By Danielle James
I always know when it’s going to happen. My heart starts racing. My breathing gets heavier. My vision gets blurry and my head starts to spin. Soon, I can’t breathe at all and I start to cry.
Then people start to back away from me and whisper about what’s happening. People ask a lot of questions. They ask me if I need anything or what they should do. I can’t answer them because I can’t breathe. I start to retrace my steps to how my attack started, and that usually makes me panic even more.
When I tell people that I have anxiety, they tend to brush it off as just getting nervous before tests or presentations. They never seem to fully understand the gravity of what I am telling them.
When people tell me not to worry so much, it drives me even crazier. Do you think I want to be nervous about something as simple as going in to work? No. Do you think I enjoy having minor panic attacks every time I have to talk to a member of the opposite sex?
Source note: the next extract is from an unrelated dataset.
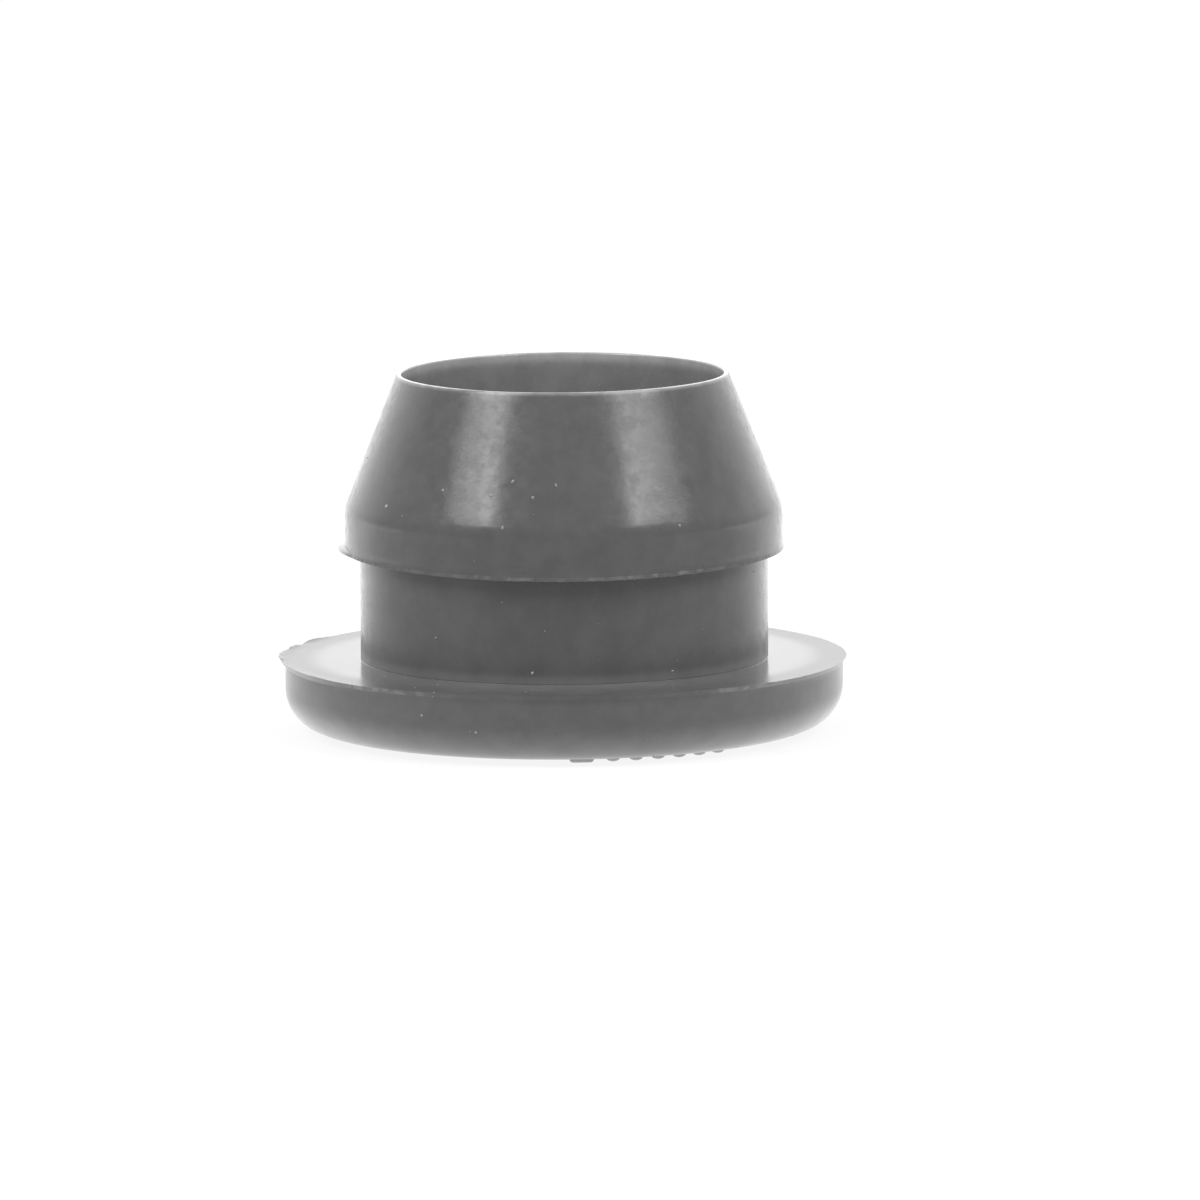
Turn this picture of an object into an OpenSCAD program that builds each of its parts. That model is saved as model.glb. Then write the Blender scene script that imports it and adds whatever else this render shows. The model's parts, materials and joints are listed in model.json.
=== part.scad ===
// Push-in rubber grommet for a panel hole, moulded in one piece: a wide flange with a rounded
// lower edge, a straight neck that sits in the hole, a barb that snaps through it, and a nose
// that tapers to a thin lip round the bore. It stands on its flange, with the bore along +Z.
// Everything is in millimetres.

/* [Flange] */
// Diameter of the flange's straight side
flange_d = 26; // [24:0.5:40]
// Thickness of the flange
flange_h = 3.2; // [2.6:0.1:6]
// Radius of the rounded lower edge
flange_edge_r = 1.9; // [0.4:0.1:2]
// How far the mould flash stands out from the flange's upper edge
flange_flash_w = 0.15; // [0.05:0.05:0.3]
// Height over which that flash thins out down the side
flange_flash_h = 0.3; // [0.2:0.1:0.6]

/* [Neck] */
// Diameter of the neck, which is the size of the panel hole
neck_d = 19; // [17.5:0.1:21]
// Height of the neck, from the flange to the barb, which is the room for the panel
neck_h = 4.9; // [1:0.1:10]
// Radius of the fillet where the neck meets the flange
root_r = 0.2; // [0.1:0.1:0.8]

/* [Barb] */
// How far the barb stands out from the neck, all round
barb_step = 0.7; // [0.5:0.05:1.5]
// Height of the barb's straight side
barb_h = 1.8; // [1.2:0.1:4]
// Radius of the shoulder where the barb turns into the nose
shoulder_r = 2; // [0.5:0.1:2.5]
// How far the mould flash stands out from the barb's lower edge
barb_flash_w = 0.1; // [0.05:0.05:0.2]
// Height over which that flash thins out up the barb's side
barb_flash_h = 0.3; // [0.3:0.1:1]

/* [Nose] */
// Height of the nose, from the barb's straight side to the top of the lip
nose_h = 6.65; // [4:0.05:12]
// Wall at the lip, which is rounded all the way over
lip_wall = 0.25; // [0.2:0.05:0.8]

/* [Bore] */
// Diameter of the bore, which is the size of the tube or cable that it grips
bore_d = 15; // [8:0.1:15.5]
// Radius of the rounded edge at the bore's lower mouth
bore_edge_r = 0.3; // [0.1:0.05:0.6]

/* [Hidden] */
$fn = 144;

flange_r = flange_d / 2;
neck_r = neck_d / 2;
barb_r = neck_r + barb_step;
bore_r = bore_d / 2;
lip_r = lip_wall / 2;

neck_top = flange_h + neck_h;
barb_top = neck_top + barb_h;
total_h = barb_top + nose_h;

// Centres of the two roundings that the nose's straight side touches, as [radius, height]
lip_centre = [bore_r + lip_r, total_h - lip_r];
shoulder_centre = [barb_r - shoulder_r, barb_top];

// Angle of the nose's side from upright, for a line that touches both roundings
apart = lip_centre - shoulder_centre;
nose_angle = acos((lip_r - shoulder_r) / norm(apart)) - atan2(apart.y, -apart.x);
nose_normal = [cos(nose_angle), sin(nose_angle)];

// How far a cutter reaches past the solid
spare = 1;

// How far the ends of the nose's side are tucked under its roundings, so that no sliver is left
tuck = 0.0002;

// Half section of the whole piece in [radius, height], before its corners are rounded
module plain_section() {
  polygon([
    [0, 0],
    [flange_r, 0],
    [flange_r, flange_h - flange_flash_h],
    [flange_r + flange_flash_w, flange_h],
    [neck_r, flange_h],
    [neck_r, neck_top],
    [barb_r + barb_flash_w, neck_top],
    [barb_r, neck_top + barb_flash_h],
    [barb_r, barb_top],
    shoulder_centre + (shoulder_r - tuck) * nose_normal,
    lip_centre + (lip_r - tuck) * nose_normal,
    lip_centre,
    [0, lip_centre.y]
  ]);
}

// What a rounded lower corner loses: the corner is at the origin and the solid is above it,
// to the left if side is 1 and to the right if side is -1
module corner_waste(r, side) {
  mirror([side < 0 ? 1 : 0, 0]) difference() {
    translate([-r, -spare]) square([r + spare, r + spare]);
    translate([-r, r]) circle(r = r);
  }
}

// What a fillet adds in an inner corner at the origin, with solid to the left and below
module fillet_fill(r) {
  difference() {
    square(r);
    translate([r, r]) circle(r = r);
  }
}

// A quarter disc, from the right round to the top of its centre
module quarter_disc(r) {
  intersection() {
    circle(r = r);
    square(r);
  }
}

// Half section with its roundings, its fillet and the bore
module section() {
  difference() {
    union() {
      plain_section();
      translate(shoulder_centre) quarter_disc(shoulder_r);
      translate(lip_centre) circle(r = lip_r);
      translate([neck_r, flange_h]) fillet_fill(root_r);
    }
    translate([flange_r, 0]) corner_waste(flange_edge_r, 1);
    translate([bore_r, 0]) corner_waste(bore_edge_r, -1);
    translate([0, -spare]) square([bore_r, total_h + 2 * spare]);
  }
}

// The whole moulding
module grommet() {
  color("dimgray") rotate_extrude() section();
}

grommet();
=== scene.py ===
"""Looks of a push-in rubber grommet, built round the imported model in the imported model's frame.

The moulding is turned from its half section by Geometry Nodes, with ragged mould flash at its two
edges. The raised marks under it, the dust on it and the studio round it have classes of their own.
Lengths are in millimetres, unless a name ends in _m, _deg or _px. A Span is two ends of a range.
"""

import json
import logging
import math
from dataclasses import dataclass
from enum import Enum
from functools import reduce
from typing import Any

import bmesh
import bpy
from bpy.types import Material, Mesh, Node, NodeTree, Object
from bpy.types import NodeSocket as Socket
from mathutils import Matrix, Vector

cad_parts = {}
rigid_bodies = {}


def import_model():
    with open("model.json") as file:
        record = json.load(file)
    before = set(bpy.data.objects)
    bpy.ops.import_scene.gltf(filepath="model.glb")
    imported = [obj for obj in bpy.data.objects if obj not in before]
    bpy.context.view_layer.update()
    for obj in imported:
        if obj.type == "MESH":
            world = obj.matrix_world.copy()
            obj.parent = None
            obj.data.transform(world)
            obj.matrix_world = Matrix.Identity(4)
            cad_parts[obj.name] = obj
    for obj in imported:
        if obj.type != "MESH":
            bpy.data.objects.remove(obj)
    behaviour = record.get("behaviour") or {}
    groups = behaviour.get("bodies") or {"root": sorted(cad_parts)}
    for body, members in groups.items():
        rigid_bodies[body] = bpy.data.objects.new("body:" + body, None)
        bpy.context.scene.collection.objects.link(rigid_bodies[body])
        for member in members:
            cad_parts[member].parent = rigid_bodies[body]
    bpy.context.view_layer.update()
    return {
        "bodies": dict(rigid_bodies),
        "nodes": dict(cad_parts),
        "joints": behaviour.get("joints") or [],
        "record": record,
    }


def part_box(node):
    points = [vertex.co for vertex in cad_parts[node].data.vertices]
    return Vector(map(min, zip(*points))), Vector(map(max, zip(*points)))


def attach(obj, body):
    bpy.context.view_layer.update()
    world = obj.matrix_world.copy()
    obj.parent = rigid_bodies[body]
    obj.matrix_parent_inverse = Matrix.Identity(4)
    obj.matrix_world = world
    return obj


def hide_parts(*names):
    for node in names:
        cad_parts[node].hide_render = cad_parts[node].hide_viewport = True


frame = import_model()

LOG = logging.getLogger("grommet")

MM = 0.001
BODY = "root"
NODE = "grommet"
FLASH_ATTRIBUTE = "flash"
FLECK_ATTRIBUTE = "fleck"
ACROSS_AXIS = (1.0, 1.0, 0.0)
WHITE = (1.0, 1.0, 1.0, 1.0)
NOISE_PER_TURN = 2 / math.tau

Point = tuple[float, float]
Span = tuple[float, float]
Patch = tuple[Socket, Material]


class Axis(Enum):
    """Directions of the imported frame, by their place in a position."""

    RIGHT = 0
    BACK = 1
    UP = 2


class Mottle(Enum):
    """Kinds of noise, by how many finer layers they have and how strong those are."""

    SLOW = (1.0, 0.5)
    PLAIN = (2.0, 0.5)
    WAVY = (3.0, 0.5)
    RAGGED = (3.0, 0.6)
    CLOUDY = (4.0, 0.6)
    PATCHY = (5.0, 0.65)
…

Definitely not.
Every single case of anxiety is different, yet people seem to think those of us that suffer from it are just overly nervous and we can be cured with some alcohol or medication. False. People assume I’m shy or weak or even sometimes bitchy. False.
My anxiety developed when I was about seventeen. I remember the first time I had a panic attack, I felt like a brick wall was wrapping around me, suffocating every possible emotion out of my body. I had no idea what was happening, and to make it worse, no one else around me did either. I remember going home that day and laying in bed until the next morning because I was so physically and emotionally drained.
The attacks became more frequent during my senior year of high school when I was under immense pressure to apply to colleges and try to figure out what I wanted to do with my life. Every time I had an attack, I felt as if my value as a person went down. People started to avoid me; they thought I wouldn’t notice, but I did and that made it progressively worse. I don’t blame them for avoiding me; anxiety attacks are almost as hard to witness as they are to experience.
Anxiety isn’t a joke. It’s the reason why I disappeared into my own world for the second semester of my freshman year. It’s the reason why I fear intimacy with men. It’s the reason why I hate spontaneity. It’s the reason why I have such a hard time opening up to people. I feel as if every thing I do will somehow be wrong; that it’s never going to be good enough.
I have slowly been finding ways to deal with my anxiety. Towards the beginning of the semester, I was actually able to catch an attack in its early stages and stop it. That was a huge step for me. But my anxiety is something that I will continue to struggle with as long as I live. It’s definitely changed the way I live, but I refuse to let it reduce the life I live.